Ya gideceğimiz El-Halil’de bizi neler bekliyordu ki?
El-Halil, Kudüs’ün otuz beş kilometre güneyinde bir yerleşim birimi Resmi olarak Filistin Devleti’ne bağlı olan şehrin tamamı Filistinli. Adındaki “el: belirlilik takısıyla” doğrudan Hz. İbrahim’e nispet ediliyor.
Hz. İbrahim’in, Birüssebi’de kaç yıl kaldığını bilmiyoruz, çünkü onun Filistin’deki hikayesi El-Halil’e gelişiyle açılıyor.
Zira Hz. İbrahim, Hz. İsmail ile kendi kavminin ana vatanında yeniden dirilmesine vesile olurken, Hz. İbrahim’in milletinden olan Müslümanların Mekke’den gelip Kudüs’ü fethi de yine aynı bilgi üzerinden, nesiller boyu süren bir tür “eve dönüş” idealinin gerçekleşmesine dönüşüyor.
Memluklar zamanında Halilürrahman Camii’ne eklenen bir medrese ve bir şifahane ile sosyal açıdan da önemli bir şehir haline getirilen El-Halil 25 Şubat 1994 tarihinde, Amerikalı bir Yahudi’nin zikredilen mekanda namaz kılan Müslümanları tarayarak kırk sekiz kişiyi şehit etmesi başta gelmek üzere, bunun öncesinde ve sonrasındaki yüzlerce meşum olayla bugünkü korkunç işgalle buraya artık esir şehir deniliyor.
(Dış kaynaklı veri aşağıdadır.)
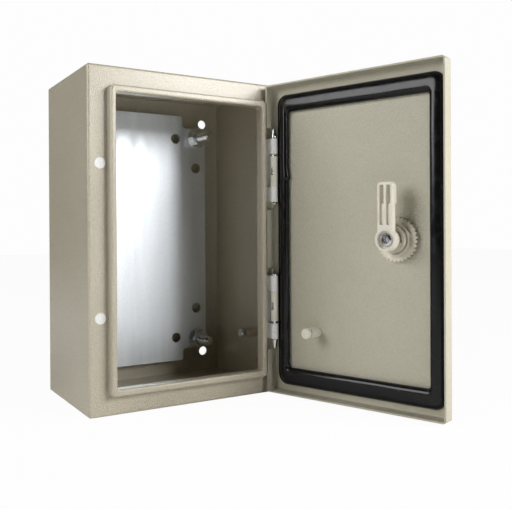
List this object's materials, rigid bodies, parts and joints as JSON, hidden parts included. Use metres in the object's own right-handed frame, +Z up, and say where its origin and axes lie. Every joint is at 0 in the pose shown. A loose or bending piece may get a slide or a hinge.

El-Halil daracık bir vadinin içinde bulunuyor. Bu vadinin girişine İsrail, yerleşimci Yahudiler için küçük bir mahalle kurmuşlar... Bu mahalledekileri korumak adına tam teçhizatlı İsrail askerleri yolu tutmuş, nerdeyse El-Halil’e uçan kuşları bile onlardan izin almadıkça uçurtmuyorlar.